1967 ist für mich das Jahr, in dem Jazz aufgehört hat, musikalisch und gesellschaftlich relevant zu sein.
Viele der älteren „Helden“ (Ellington, Monk, Gillespie…) veröffentlichten anspruchsvolle Musik, konnten dabei aber sehr wenig Innovation aufweisen.
Eric Dolphy, der vielversprechende und zukunftsweisende Multiinstrumentalist, war schon 3 Jahre tot; sein Freund Mingus hatte ebenso lang fast nichts von sich hören lassen.
Coltrane starb und riss mit seinem Tod eine große Lücke in die „Free Jazz/New Thing“-Bewegung, die nie wieder gefüllt wurde. Viele von Coltranes Weggefährten versuchten, seinen Stil weiterzuführen. Hier fehlte mir jedoch bei sehr vielen Aufnahmen ein ganz wesentliches Element für mein Jazzverständnis: der Swing.
Cannonball Adderley machte, von Funk und Soul inspiriert, unglaublich swingende und tanzbare Musik, der aber ein wesentliches Element fehlte, um bedeutend zu sein: Fortschrittlichkeit. Was Adderley machte war zeitgemäß und frisch, aber nicht neu oder gar wegweisend.

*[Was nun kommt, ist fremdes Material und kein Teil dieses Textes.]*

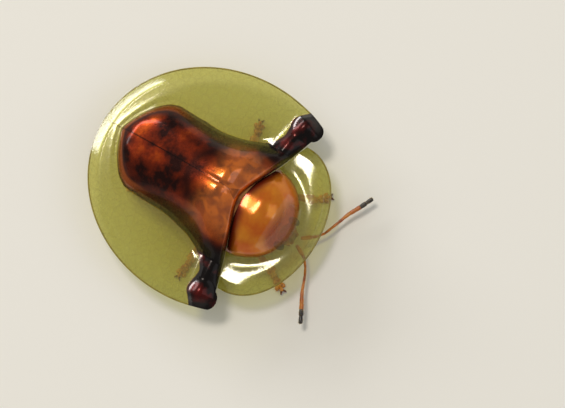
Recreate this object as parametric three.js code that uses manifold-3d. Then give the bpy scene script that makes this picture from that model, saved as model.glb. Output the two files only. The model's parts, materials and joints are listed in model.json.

Miles veröffentlichte Sorcerer und Nefertiti, seine letzten komplett akustischen Alben mit dem Quintett. Danach transformierte er seine Gruppe durch Erweiterung des Instrumentariums: z.B. mit George Benson (g) auf Miles In The Sky; auf Filles De Kilimanjaro lies er Hancock und Carter elektrische Instrumente spielen und ersetzte sie auf zwei Stücken durch Chick Corea und Dave Holland. Er lies seine Musiker, begeistert von Funk, einfachere Grooves und Rhythmen spielen und adaptierte nicht nur die Kleidung und das Selbstverständnis junger, schwarzer Musiker. Danach wurde er zum Popstar. Und mit In A Silent Way gelang ihm seine letzte große LP. Kein Jazz, sondern, wie dieses Album, Traummusik.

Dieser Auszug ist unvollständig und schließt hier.